Most of the research about hand hygiene that has been published has focused on its use and impact in human hospitals, but this area is now also being studied more with regard to animals and veterinary medicine. A study published earlier this year in Veterinary Microbiology provided more evidence that hand hygiene is a critical infection control measure when dealing with animals. The study, coordinated by Dr. Maureen Anderson (of Worms&Germs fame) looked at MRSA carriage rate in veterinarians who work with horses. In addition to finding a high rate of MRSA carriage among these veterinarians (which was consistent with other reports indicating that equine vets are at higher than average risk for exposure to MRSA), the study looked at factors associated with MRSA carriage. Vets that reported routinely washing their hands between farms and those that reported washing their hands after contact with potentially infectious cases had a significantly lower rate of MRSA carriage. That should come as absolutely no surprise, but it’s one more piece of evidence that we need to pay more attention to this routine infection control measure, in human hospitals, in veterinary environments and in households.
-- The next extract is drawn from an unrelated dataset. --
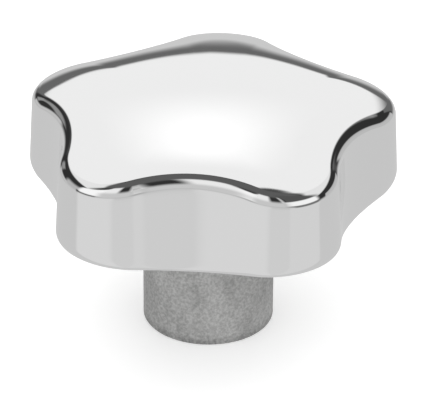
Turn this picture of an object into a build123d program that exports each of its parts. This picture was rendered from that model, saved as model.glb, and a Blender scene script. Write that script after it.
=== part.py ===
from build123d import *
from math import atan2, cos, degrees, hypot, radians, sin, sqrt, tan
import os

# Star knob for a clamping screw: one aluminium casting, a solid five-lobed head on a round hub,
# with a blind hole up the hub for the screw. The head's dome and flank are polished, and the
# hub and underside stay as cast. Millimetres throughout. +Z is the knob's axis and points away
# from the screw. The origin is the centre of the hub's machined face, so the knob stands on
# Z = 0, and one lobe points along +Y.

# Head
lobe_count = 5
head_diameter = 40.0       # across the tip circle, at the flank's lower edge
tip_radius = 6.6           # rounding of a lobe, seen from above
hollow_depth = 4.0         # from the tip circle in to the bottom of a finger hollow
total_height = 26.0        # from the hub's face to the crown of the dome
head_thickness = 13.85     # from the crown to the underside, on the axis
dome_radius = 75.0         # sphere that closes the head above
underside_radius = 75.0    # sphere that closes the head below
draft_angle = 3.0          # degrees: the flank narrows upwards, so that it leaves the mould
top_edge_radius = 1.1      # polished edge between dome and flank
lower_edge_radius = 1.6    # as-cast edge between flank and underside

# Hub
hub_diameter = 13.7
hub_root_radius = 1.5      # filled corner between hub and underside
hub_edge_radius = 0.3      # rounded edge of the machined face

# Blind hole for an M8 screw, at the tapping drill's size
core_diameter = 6.8
drilled_depth = 17.0       # to the end of the full diameter
drill_point_angle = 118.0  # degrees, across the cone that the drill leaves
mouth_diameter = 8.4       # countersink that leads the screw in
mouth_angle = 90.0         # degrees, across the countersink

# Worked out from the sizes above
head_radius = head_diameter / 2
core_radius = core_diameter / 2
mouth_radius = mouth_diameter / 2
lobe_pitch = 360 / lobe_count
underside_height = total_height - head_thickness
underside_rise = underside_radius - sqrt(underside_radius**2 - head_radius**2)


def tangent_point():
    """Polar distance and angle, from a lobe's middle, of the point where tip and hollow meet.

    The tip's arc and the hollow's arc touch directly, so their centres lie the sum of the two
    radii apart. That fixes the hollow's radius, and the point divides the line of centres.
    """
    half_pitch = radians(lobe_pitch / 2)
    tip_centre = head_radius - tip_radius
    hollow_bottom = head_radius - hollow_depth
    across = tip_centre * sin(half_pitch)
    along = hollow_bottom - tip_centre * cos(half_pitch)
    hollow_radius = (across**2 + along**2 - tip_radius**2) / (2 * (tip_radius - along))
    hollow_centre = hollow_bottom + hollow_radius
    share = tip_radius / (tip_radius + hollow_radius)
    x = tip_centre + share * (hollow_centre * cos(half_pitch) - tip_centre)
    y = share * hollow_centre * sin(half_pitch)
    return hypot(x, y), degrees(atan2(y, x))


def polar(distance, angle):
    """Point of the outline at this distance from the axis, with the angle in degrees."""
    return (distance * cos(radians(angle)), distance * sin(radians(angle)))


def star_outline():
    """Face of the star seen from above, at the flank's lower edge."""
    join_distance, join_angle = tangent_point()
    with BuildSketch() as sketch:
        with BuildLine():
            for lobe in range(lobe_count):
                tip_angle = 90 + lobe * lobe_pitch
                tip_start = polar(join_distance, tip_angle - join_angle)
                tip_end = polar(join_distance, tip_angle + join_angle)
                next_tip_start = polar(join_distance, tip_angle + lobe_pitch - join_angle)
                hollow_bottom = polar(head_radius - hollow_depth, tip_angle + lobe_pitch / 2)
                ThreePointArc(tip_start, polar(head_radius, tip_angle), tip_end)
                ThreePointArc(tip_end, hollow_bottom, next_tip_start)
        make_face()
    return sketch.sketch


def crown_sphere(radius, centre_height):
    """Ball on the knob's axis, with its seam turned to the middle of the lobe on +Y."""
    return Pos(0, 0, centre_height) * Rot(0, 0, 90) * Sphere(radius)


def head():
    """Star-shaped prism with draft, closed by a dome above and a shallow sphere below."""
    spread = underside_rise * tan(radians(draft_angle))
    base = Pos(0, 0, underside_height) * offset(star_outline(), amount=spread)
    blank = extrude(base, amount=head_thickness, taper=draft_angle)
    blank &= crown_sphere(dome_radius, total_height - dome_radius)
    blank &= crown_sphere(underside_radius, underside_height + underside_radius)

    flank_edges = blank.faces().filter_by(GeomType.CONE).edges()
    spheres = blank.faces().filter_by(GeomType.SPHERE).sort_by(Axis.Z)
    rim = spheres[-1].edges() & flank_edges
    blank = fillet(rim, top_edge_radius)
    flank_edges = blank.faces().filter_by(GeomType.CONE).edges()
    spheres = blank.faces().filter_by(GeomType.SPHERE).sort_by(Axis.Z)
    return fillet(spheres[0].edges() & flank_edges, lower_edge_radius)


def with_hub(casting):
    """Casting with the round hub grown down from its underside to the machined face."""
    hub = extrude(Circle(hub_diameter / 2), amount=underside_height + head_thickness / 2)
    joined = casting + hub
    root_edges = joined.edges().filter_by(GeomType.CIRCLE).group_by(Axis.Z)[1]
    joined = fillet(root_edges, hub_root_radius)
    face_edge = joined.edges().filter_by(GeomType.CIRCLE).group_by(Axis.Z)[0]
    return fillet(face_edge, hub_edge_radius)


def screw_hole():
    """Solid to cut: countersink, tapping drill and drill point, turned about the axis."""
    mouth_depth = (mouth_radius - core_radius) / tan(radians(mouth_angle / 2))
    point_depth = core_radius / tan(radians(drill_point_angle / 2))
    profile = Polyline(
        (0, 0),
        (mouth_radius, 0),
        (core_radius, mouth_depth),
        (core_radius, drilled_depth),
        (0, drilled_depth + point_depth),
        close=True,
    )
    return revolve(Plane.XZ * make_face(profile), Axis.Z)


os.makedirs("parts", exist_ok=True)
star_knob = with_hub(head()) - screw_hole()
export_step(star_knob, "parts/star_knob.step")
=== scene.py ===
from math import cos, pi, radians, sin, tan

import bpy
import numpy as np
from mathutils import Matrix, Vector


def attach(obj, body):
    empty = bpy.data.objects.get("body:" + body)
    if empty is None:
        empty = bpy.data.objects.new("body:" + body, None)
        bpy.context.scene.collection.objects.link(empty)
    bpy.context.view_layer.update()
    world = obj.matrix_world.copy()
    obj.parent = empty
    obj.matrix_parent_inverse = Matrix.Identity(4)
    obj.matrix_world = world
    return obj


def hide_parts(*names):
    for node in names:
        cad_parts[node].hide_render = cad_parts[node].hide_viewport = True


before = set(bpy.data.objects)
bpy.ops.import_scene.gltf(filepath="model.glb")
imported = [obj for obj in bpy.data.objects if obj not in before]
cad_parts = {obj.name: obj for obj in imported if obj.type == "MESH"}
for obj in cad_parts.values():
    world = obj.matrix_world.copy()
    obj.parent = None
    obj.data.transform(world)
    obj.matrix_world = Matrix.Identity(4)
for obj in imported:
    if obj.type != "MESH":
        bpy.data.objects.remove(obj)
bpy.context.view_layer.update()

MM = 0.001

# The knob's sizes in millimetres, as the solid has them
LOBES = 5
HEAD_RADIUS = 20.0
TIP_RADIUS = 6.6
HOLLOW_DEPTH = 4.0
TOTAL_HEIGHT = 26.0
HEAD_THICKNESS = 13.85
UNDERSIDE_RADIUS = 75.0
DRAFT = radians(3.0)
LOWER_EDGE = 1.6
HUB_RADIUS = 6.85
HUB_ROOT = 1.5
HUB_EDGE = 0.3
CORE_RADIUS = 3.4
MOUTH_RADIUS = 4.2
DRILLED_DEPTH = 17.0
DRILL_POINT = radians(118.0)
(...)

Remember, the 10 most important sources of infection are the fingers on your hands!

Click here for instructions on how to wash your hands properly.

  • Katie Haman

    Hand washing should be viewed as a first means to controlling communicable disease transmission either between animals or between animals and humans. Individuals that work with animals know this to be true. For example, those working with reptiles are aware of the possibility of contracting Salmonella when in contact with the reptile. Not only is it possible to pass this bacteria from reptile to reptile, but it is also for humans to become infected. The simple task of washing one’s hands can negate this risk. This in turn will save economic and human resources that would otherwise be necessary to treat the contracted Salmonella.

    In addition, veterinarians in small animal hospitals should be exceedingly aware of the risk of transporting harmful, antibiotic resistant bacteria on unwashed hands. For example, UTIs that do not respond to antibiotics are becoming increasingly common in dogs. An attending veterinarian could potentially transmit these bacteria to another patient. For the sake of the health of both the human and the animal, hands should always be washed!

    Hand washing should become the norm, not only for human health, but for the health of the animals. Simple steps like this can become the most important form of preventative medicine!